Da King May 9, 2009 at 12:16 pm

Rev,
It's like you can't read. Either that or you can't comprehend what you're reading. Which is it ?

I'll talk real slow.

T-H-E Y-E-A-R I-S 2-0-0-9. L-Y-N-C-H-I-N-G B-L-A-C-K-S O-R G-A-Y-S I-S M-U-R-D-E-R. T-H-A-T I-S A H-E-I-N-O-U-S C-R-I-M-E, P-U-N-I-S-H-A-B-L-E B-Y L-I-F-E I-N P-R-I-S-O-N O-R T-H-E D-E-A-T-H P-E-N-A-L-T-Y.

W-E P-R-O-S-E-C-U-T-E-D T-H-E N-A-Z-I-S.

All you can see is that certain forms of bigotry exist. Yes, they do, and they probably always will. What you won't see, is that we already have laws against every crime that is classified as a hate crime, and therefore don't need hate crime legislation. Not at all. It's about politics, period. It's not about anyone's safety. It's not about anyone's fear. It's not about civil rights. It's about politics, and hate crime legislation is discriminatory in itself, because it assigns different levels of worth to different groups.

If a gay person is protected under hate crime legislation, and a straight person is not, or a veteran is not, or a Christian is not, or a Muslim is not, or a Boy Scout is not, or a teacher is not, etc, etc, etc, that assigns special victim status to the gay and makes a crime against a gay more severe than the same crime against someone else.

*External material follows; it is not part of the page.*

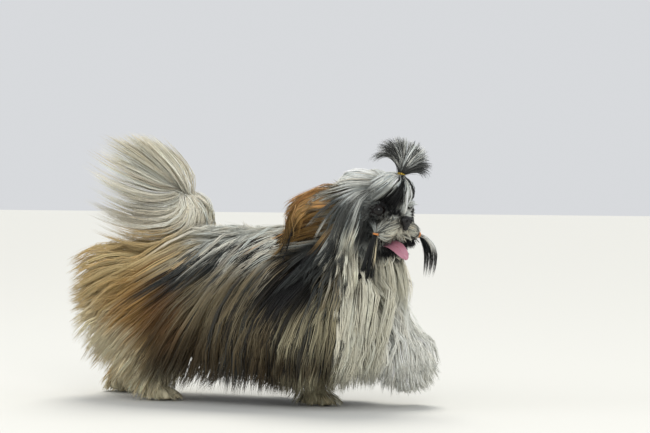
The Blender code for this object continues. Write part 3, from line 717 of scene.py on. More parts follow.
flush.inputs["Scale"].default_value = 120.0
links.new(position.outputs["Object"], flush.inputs["Vector"])
tongue_tone = nodes.new("ShaderNodeValToRGB")
tongue_tone.color_ramp.elements[0].color = (*colour(171, 106, 123), 1.0)
tongue_tone.color_ramp.elements[1].color = (*colour(197, 142, 158), 1.0)
links.new(flush.outputs["Fac"], tongue_tone.inputs["Fac"])
links.new(tongue_tone.outputs["Color"], shader.inputs["Base Color"])
relief = nodes.new("ShaderNodeBump")
relief.inputs["Strength"].default_value = 0.4
relief.inputs["Distance"].default_value = 0.0002
links.new(buds.outputs["Distance"], relief.inputs["Height"])
links.new(relief.outputs["Normal"], shader.inputs["Normal"])
shader.inputs["Subsurface Weight"].default_value = 0.15
shader.inputs["Subsurface Radius"].default_value = (0.004, 0.0015, 0.0012)
shader.inputs["Coat Weight"].default_value = 0.3
shader.inputs["Coat Roughness"].default_value = 0.15
tongue.data.materials.append(tongue_finish)
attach(tongue, "root")
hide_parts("tongue")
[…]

That makes gays a protected class, worth more than others.

That's your last explanation. You can decide to comprehend or not.

The Reverend May 13, 2009 at 4:24 pm

I realize that our minds are tuned to different frequencies, but as far as I can see, the hate-crime legislation is to punish the perpetrator. How does that really grant "special victim status", if, say, the person is dead? How the hell does that work?

Let me ask you this. If black criminals were specifically targeting white people in a city whose entirely black police force and black district attorney were turning their collective heads away from acknowledging what it was…..a kind of genocidal hate crime spree….charges get reduced, etc….should the feds have the power to step in to prevent the injustice from continuing?